*TASK BRIEF*.
Below is a listing; restate from it, character for character, the lines beginning at the line holding "Write part 2" and ending at the line holding "centre + cable_radius", both included.

*TASK INPUTS*.
+-------+
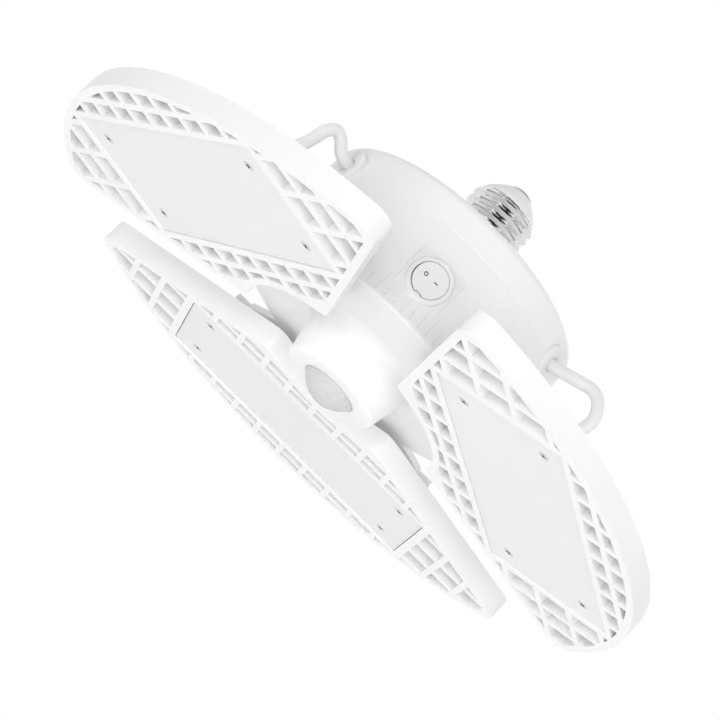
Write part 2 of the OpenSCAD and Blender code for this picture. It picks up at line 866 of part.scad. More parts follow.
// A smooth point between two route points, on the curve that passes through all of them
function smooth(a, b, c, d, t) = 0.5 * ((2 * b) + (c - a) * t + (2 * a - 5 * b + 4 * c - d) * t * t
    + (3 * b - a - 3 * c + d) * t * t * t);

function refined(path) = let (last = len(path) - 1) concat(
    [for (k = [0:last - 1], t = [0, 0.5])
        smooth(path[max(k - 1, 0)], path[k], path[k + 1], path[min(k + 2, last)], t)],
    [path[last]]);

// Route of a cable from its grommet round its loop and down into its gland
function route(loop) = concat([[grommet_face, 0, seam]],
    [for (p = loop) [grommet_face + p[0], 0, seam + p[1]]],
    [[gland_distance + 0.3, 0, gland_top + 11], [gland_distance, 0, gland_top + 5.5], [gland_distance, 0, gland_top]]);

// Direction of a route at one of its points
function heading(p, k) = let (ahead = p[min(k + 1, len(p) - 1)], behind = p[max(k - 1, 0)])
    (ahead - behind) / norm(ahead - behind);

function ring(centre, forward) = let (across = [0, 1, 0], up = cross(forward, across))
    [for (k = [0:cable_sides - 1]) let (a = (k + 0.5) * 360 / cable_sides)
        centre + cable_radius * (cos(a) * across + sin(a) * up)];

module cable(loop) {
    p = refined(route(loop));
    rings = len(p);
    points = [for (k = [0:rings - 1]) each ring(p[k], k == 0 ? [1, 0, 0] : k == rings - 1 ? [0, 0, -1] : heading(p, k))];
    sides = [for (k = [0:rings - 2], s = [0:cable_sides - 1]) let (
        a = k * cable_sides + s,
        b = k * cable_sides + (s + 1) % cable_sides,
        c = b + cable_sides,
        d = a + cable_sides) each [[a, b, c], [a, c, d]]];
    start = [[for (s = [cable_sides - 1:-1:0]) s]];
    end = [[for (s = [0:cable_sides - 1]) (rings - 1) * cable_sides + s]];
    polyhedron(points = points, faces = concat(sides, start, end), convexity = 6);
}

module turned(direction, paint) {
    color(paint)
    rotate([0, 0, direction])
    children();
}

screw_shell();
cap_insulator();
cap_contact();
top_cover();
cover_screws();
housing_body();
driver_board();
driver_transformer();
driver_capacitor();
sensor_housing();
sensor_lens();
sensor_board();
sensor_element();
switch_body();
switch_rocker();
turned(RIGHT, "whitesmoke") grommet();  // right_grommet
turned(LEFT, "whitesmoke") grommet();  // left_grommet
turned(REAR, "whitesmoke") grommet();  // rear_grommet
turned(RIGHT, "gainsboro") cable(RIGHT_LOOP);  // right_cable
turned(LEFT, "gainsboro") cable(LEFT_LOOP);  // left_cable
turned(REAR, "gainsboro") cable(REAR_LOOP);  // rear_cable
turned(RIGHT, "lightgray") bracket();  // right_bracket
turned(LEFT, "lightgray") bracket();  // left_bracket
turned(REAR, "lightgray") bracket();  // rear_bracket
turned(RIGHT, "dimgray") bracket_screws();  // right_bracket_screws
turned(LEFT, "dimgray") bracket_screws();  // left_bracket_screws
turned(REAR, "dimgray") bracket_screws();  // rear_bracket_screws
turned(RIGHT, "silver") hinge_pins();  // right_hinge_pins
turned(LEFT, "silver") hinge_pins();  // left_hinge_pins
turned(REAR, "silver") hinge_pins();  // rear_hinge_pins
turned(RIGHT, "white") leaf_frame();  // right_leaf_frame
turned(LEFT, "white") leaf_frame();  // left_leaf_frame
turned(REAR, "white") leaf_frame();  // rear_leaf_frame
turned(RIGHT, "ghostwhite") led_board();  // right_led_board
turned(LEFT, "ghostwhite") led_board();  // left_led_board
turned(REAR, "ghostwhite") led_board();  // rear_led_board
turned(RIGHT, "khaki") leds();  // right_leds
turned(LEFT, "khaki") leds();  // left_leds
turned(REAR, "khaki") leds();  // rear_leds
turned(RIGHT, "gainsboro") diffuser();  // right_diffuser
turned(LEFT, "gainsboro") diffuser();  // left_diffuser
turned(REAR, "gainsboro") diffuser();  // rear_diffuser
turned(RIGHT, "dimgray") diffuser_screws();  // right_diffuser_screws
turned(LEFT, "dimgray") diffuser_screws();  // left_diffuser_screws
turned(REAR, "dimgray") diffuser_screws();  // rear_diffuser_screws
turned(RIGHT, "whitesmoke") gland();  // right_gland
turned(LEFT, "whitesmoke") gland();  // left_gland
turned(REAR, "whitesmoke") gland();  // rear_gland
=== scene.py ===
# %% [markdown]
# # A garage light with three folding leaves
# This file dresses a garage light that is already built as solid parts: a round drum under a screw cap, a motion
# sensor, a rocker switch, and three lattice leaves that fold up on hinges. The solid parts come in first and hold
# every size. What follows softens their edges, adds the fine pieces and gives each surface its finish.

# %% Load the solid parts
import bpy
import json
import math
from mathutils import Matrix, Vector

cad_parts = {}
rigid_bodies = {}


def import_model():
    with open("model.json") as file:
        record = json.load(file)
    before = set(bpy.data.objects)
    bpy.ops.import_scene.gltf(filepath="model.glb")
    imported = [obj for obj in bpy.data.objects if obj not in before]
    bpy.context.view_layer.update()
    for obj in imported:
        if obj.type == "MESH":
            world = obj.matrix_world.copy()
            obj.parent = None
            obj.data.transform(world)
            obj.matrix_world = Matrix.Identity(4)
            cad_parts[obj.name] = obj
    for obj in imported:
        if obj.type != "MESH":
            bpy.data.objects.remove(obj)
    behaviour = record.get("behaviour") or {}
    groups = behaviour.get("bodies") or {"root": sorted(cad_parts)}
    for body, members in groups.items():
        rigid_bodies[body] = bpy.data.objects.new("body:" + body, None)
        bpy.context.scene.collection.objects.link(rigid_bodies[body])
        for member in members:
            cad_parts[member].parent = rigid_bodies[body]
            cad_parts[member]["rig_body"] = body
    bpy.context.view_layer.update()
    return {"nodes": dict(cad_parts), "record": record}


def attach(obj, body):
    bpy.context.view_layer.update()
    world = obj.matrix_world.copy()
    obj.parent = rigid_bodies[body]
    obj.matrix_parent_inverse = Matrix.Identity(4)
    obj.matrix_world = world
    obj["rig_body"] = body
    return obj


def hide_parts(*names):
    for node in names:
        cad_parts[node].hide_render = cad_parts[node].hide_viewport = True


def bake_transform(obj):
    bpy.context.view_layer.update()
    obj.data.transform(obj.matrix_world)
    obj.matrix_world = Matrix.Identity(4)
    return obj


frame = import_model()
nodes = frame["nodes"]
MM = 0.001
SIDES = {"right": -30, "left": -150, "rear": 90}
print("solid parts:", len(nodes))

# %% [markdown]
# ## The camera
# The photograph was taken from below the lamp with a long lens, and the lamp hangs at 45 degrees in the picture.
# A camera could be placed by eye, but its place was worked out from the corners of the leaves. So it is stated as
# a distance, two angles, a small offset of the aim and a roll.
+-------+
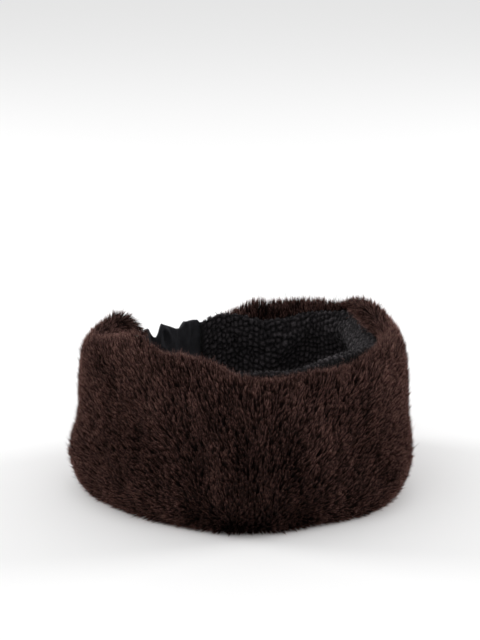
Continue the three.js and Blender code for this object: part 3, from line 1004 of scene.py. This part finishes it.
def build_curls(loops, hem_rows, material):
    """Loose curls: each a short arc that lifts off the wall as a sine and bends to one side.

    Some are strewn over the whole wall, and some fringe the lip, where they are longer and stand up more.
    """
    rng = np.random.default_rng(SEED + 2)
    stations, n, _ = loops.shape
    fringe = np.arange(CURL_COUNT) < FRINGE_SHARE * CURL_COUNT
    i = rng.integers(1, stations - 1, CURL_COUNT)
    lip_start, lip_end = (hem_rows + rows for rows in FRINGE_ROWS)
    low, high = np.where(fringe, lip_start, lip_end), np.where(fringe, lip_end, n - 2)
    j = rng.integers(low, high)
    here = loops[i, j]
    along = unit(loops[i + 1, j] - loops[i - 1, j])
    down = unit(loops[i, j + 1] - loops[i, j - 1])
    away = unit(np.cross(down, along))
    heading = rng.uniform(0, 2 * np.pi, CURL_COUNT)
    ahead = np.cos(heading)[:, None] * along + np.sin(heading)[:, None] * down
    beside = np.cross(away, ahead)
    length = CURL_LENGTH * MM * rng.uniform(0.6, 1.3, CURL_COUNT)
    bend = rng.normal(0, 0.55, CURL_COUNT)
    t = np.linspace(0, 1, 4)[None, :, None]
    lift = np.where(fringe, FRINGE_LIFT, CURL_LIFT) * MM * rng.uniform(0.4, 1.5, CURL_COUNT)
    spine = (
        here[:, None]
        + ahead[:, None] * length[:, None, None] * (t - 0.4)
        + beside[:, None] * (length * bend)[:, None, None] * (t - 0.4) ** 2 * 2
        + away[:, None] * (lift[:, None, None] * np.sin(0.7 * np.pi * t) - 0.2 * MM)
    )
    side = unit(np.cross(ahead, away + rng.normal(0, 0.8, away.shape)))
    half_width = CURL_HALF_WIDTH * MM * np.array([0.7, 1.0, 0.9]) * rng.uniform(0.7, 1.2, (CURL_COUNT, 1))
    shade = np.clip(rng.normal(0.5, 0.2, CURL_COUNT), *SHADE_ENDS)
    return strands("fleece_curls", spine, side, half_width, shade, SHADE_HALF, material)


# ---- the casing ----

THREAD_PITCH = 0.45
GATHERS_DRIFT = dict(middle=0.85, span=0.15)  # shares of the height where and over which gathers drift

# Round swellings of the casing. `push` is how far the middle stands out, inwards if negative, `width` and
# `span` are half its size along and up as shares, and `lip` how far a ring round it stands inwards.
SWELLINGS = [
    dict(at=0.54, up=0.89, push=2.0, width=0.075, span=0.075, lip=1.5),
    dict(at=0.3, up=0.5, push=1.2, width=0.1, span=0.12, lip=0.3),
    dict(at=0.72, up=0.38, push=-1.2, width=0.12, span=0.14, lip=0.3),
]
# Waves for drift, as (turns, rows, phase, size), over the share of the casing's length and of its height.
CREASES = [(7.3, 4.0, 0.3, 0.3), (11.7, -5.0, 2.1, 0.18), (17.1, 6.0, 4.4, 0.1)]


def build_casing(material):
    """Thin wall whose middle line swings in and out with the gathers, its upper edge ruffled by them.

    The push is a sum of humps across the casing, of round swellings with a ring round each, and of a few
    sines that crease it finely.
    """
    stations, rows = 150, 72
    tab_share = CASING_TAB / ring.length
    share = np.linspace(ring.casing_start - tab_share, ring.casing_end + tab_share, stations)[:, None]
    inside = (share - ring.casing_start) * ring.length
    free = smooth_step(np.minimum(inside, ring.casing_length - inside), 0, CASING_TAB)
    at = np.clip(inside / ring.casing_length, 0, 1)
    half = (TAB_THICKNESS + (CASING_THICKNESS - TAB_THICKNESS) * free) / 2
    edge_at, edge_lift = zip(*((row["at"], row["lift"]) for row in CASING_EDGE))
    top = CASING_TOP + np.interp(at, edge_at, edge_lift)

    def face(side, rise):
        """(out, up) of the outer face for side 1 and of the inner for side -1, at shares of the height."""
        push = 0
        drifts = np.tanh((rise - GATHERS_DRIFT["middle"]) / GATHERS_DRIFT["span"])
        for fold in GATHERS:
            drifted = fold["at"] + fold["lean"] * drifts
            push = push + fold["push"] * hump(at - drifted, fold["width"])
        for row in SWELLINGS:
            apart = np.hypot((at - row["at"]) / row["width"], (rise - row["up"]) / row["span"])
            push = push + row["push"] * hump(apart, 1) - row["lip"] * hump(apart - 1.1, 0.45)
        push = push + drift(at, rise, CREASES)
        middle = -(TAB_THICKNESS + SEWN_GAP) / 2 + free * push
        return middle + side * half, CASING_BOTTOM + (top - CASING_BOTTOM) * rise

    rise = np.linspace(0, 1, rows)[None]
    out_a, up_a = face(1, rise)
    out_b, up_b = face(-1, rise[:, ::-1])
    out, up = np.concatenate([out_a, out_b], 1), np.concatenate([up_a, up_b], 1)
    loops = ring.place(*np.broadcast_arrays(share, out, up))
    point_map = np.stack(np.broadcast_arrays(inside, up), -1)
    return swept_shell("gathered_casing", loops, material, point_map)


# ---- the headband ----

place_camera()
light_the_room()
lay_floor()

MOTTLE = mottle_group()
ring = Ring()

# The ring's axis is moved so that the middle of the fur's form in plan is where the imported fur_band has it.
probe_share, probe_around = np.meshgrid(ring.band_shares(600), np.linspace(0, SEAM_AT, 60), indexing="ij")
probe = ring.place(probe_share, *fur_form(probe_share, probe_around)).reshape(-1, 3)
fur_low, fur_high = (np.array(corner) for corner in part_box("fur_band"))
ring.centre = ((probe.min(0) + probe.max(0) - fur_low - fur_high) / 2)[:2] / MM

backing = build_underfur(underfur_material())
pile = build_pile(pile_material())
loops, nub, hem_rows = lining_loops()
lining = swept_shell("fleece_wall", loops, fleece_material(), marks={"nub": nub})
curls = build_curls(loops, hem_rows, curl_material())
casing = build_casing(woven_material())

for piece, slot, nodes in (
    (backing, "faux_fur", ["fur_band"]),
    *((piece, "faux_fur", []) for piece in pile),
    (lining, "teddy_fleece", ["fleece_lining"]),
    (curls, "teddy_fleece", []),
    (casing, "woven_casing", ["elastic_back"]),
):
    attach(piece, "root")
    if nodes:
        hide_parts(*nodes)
+-------+
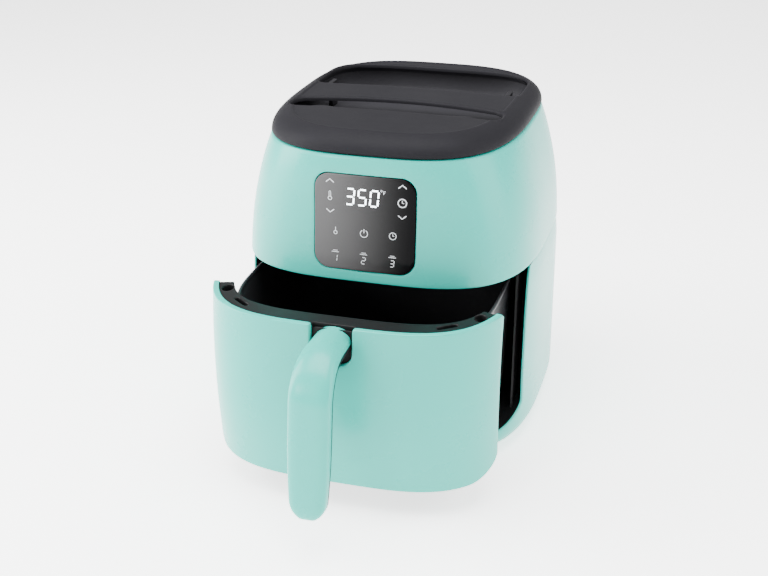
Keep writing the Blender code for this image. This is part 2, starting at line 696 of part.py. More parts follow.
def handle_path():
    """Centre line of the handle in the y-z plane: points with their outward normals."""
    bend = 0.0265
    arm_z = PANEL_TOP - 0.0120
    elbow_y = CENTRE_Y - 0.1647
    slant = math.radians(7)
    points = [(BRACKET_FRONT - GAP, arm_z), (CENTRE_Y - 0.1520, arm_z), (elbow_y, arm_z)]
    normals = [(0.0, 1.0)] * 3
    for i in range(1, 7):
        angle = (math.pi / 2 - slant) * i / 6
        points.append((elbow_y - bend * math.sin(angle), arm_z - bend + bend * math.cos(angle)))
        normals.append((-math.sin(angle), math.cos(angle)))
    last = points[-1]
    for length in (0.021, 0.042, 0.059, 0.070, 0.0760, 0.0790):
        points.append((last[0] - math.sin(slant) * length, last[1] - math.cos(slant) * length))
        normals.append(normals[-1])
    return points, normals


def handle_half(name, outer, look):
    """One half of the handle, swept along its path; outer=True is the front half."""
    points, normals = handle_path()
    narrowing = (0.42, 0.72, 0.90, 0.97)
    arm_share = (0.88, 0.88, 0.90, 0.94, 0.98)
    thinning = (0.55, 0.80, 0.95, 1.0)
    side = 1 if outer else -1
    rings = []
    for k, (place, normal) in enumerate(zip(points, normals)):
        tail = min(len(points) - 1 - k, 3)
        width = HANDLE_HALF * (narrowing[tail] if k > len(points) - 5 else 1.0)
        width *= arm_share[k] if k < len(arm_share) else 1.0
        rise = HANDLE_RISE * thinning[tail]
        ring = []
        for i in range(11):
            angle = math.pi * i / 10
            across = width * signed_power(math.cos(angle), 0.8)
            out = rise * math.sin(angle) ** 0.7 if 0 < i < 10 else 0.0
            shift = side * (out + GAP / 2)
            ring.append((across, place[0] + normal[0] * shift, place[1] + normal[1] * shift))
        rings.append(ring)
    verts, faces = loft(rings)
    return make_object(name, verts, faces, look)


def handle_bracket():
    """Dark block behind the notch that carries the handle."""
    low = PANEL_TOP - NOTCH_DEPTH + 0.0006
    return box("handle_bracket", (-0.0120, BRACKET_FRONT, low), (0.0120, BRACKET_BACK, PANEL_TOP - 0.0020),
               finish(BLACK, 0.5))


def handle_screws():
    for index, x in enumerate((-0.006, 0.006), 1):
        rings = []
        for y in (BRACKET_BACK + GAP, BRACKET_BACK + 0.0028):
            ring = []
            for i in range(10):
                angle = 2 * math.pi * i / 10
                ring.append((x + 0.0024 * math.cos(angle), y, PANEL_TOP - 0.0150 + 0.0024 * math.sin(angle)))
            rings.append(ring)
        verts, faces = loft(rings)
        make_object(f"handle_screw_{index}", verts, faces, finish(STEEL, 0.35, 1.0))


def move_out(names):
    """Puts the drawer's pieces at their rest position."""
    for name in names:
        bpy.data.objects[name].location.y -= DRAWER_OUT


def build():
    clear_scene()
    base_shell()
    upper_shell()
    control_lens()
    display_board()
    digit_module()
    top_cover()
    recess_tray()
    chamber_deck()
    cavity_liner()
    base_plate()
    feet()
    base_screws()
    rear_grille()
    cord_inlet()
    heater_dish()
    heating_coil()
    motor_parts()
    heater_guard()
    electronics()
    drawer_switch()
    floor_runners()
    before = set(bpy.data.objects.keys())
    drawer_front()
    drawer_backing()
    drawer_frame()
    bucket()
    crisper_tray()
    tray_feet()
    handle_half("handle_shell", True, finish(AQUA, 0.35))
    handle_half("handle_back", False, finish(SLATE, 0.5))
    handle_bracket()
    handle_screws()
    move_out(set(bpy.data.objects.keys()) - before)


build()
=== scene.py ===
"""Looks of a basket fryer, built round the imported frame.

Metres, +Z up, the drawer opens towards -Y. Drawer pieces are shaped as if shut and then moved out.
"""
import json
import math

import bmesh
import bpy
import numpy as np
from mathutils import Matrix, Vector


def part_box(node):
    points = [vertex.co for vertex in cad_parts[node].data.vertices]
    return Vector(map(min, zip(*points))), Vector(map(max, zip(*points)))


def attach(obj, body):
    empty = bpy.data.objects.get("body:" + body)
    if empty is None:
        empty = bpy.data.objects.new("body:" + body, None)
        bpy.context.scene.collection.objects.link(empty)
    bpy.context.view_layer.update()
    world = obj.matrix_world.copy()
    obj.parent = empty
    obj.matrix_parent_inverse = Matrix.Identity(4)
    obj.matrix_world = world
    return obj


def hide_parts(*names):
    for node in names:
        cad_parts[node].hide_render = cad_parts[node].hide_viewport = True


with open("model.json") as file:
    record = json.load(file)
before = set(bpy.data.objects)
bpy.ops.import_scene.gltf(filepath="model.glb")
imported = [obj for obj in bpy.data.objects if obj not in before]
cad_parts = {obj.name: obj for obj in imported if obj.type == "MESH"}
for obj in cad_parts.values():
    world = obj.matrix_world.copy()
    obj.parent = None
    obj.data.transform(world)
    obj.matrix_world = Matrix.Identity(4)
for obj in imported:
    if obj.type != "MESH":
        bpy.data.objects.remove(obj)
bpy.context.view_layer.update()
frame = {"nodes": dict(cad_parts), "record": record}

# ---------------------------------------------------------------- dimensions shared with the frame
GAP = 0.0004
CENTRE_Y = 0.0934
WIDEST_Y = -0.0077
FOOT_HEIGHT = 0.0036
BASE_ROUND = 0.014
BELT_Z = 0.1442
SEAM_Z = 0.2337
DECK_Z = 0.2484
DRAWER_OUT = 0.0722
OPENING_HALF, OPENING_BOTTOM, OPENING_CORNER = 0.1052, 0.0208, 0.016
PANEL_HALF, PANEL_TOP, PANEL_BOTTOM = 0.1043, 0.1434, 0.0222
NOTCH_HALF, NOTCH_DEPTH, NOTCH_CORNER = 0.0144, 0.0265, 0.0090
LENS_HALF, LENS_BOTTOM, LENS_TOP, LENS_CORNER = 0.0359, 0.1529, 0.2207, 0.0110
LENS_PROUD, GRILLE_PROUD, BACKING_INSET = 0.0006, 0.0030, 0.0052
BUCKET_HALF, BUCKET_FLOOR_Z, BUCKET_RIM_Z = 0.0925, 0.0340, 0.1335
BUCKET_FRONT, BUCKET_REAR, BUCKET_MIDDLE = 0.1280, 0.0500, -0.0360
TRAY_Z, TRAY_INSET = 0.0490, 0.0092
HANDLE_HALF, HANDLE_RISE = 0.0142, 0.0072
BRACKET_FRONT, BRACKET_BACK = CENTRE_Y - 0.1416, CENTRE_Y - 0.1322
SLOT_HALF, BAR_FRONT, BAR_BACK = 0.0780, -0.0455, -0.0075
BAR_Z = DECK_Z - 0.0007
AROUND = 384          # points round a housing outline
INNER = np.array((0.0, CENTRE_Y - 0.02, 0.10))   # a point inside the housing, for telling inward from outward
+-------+
*TASK RESPONSE*.
Write part 2 of the OpenSCAD and Blender code for this picture. It picks up at line 866 of part.scad. More parts follow.
// A smooth point between two route points, on the curve that passes through all of them
function smooth(a, b, c, d, t) = 0.5 * ((2 * b) + (c - a) * t + (2 * a - 5 * b + 4 * c - d) * t * t
    + (3 * b - a - 3 * c + d) * t * t * t);

function refined(path) = let (last = len(path) - 1) concat(
    [for (k = [0:last - 1], t = [0, 0.5])
        smooth(path[max(k - 1, 0)], path[k], path[k + 1], path[min(k + 2, last)], t)],
    [path[last]]);

// Route of a cable from its grommet round its loop and down into its gland
function route(loop) = concat([[grommet_face, 0, seam]],
    [for (p = loop) [grommet_face + p[0], 0, seam + p[1]]],
    [[gland_distance + 0.3, 0, gland_top + 11], [gland_distance, 0, gland_top + 5.5], [gland_distance, 0, gland_top]]);

// Direction of a route at one of its points
function heading(p, k) = let (ahead = p[min(k + 1, len(p) - 1)], behind = p[max(k - 1, 0)])
    (ahead - behind) / norm(ahead - behind);

function ring(centre, forward) = let (across = [0, 1, 0], up = cross(forward, across))
    [for (k = [0:cable_sides - 1]) let (a = (k + 0.5) * 360 / cable_sides)
        centre + cable_radius * (cos(a) * across + sin(a) * up)];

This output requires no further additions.